Bayesian Multi-type Mean Field Multi-agent Imitation Learning

Bayesian Multi-type Mean Field Multi-agent Imitation Learning

Part of Advances in Neural Information Processing Systems 33 (NeurIPS 2020)

AuthorFeedback Bibtex MetaReview Paper Review Supplemental

Authors

Fan Yang, Alina Vereshchaka, Changyou Chen, Wen Dong

Abstract

Multi-agent Imitation learning (MAIL) refers to the problem that agents learn to perform a task interactively in a multi-agent system through observing and mimicking expert demonstrations, without any knowledge of a reward function from the environment.

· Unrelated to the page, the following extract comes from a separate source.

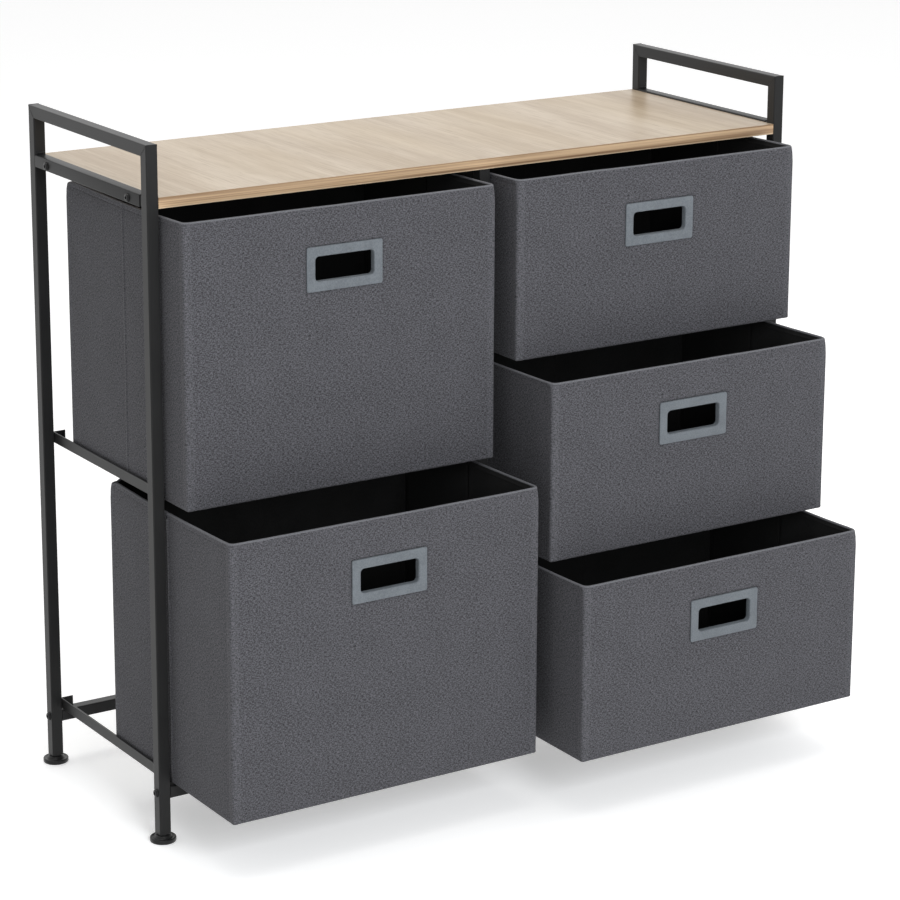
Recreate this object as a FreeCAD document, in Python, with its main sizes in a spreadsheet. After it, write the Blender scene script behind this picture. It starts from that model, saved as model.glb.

MAIL has received a lot of attention due to promising results achieved on synthesized tasks, with the potential to be applied to complex real-world multi-agent tasks. Key challenges for MAIL include sample efficiency and scalability. In this paper, we proposed Bayesian multi-type mean field multi-agent imitation learning (BM3IL). Our method improves sample efficiency through establishing a Bayesian formulation for MAIL, and enhances scalability through introducing a new multi-type mean field approximation. We demonstrate the performance of our algorithm through benchmarking with three state-of-the-art multi-agent imitation learning algorithms on several tasks, including solving a multi-agent traffic optimization problem in a real-world transportation network. Experimental results indicate that our algorithm significantly outperforms all other algorithms in all scenarios.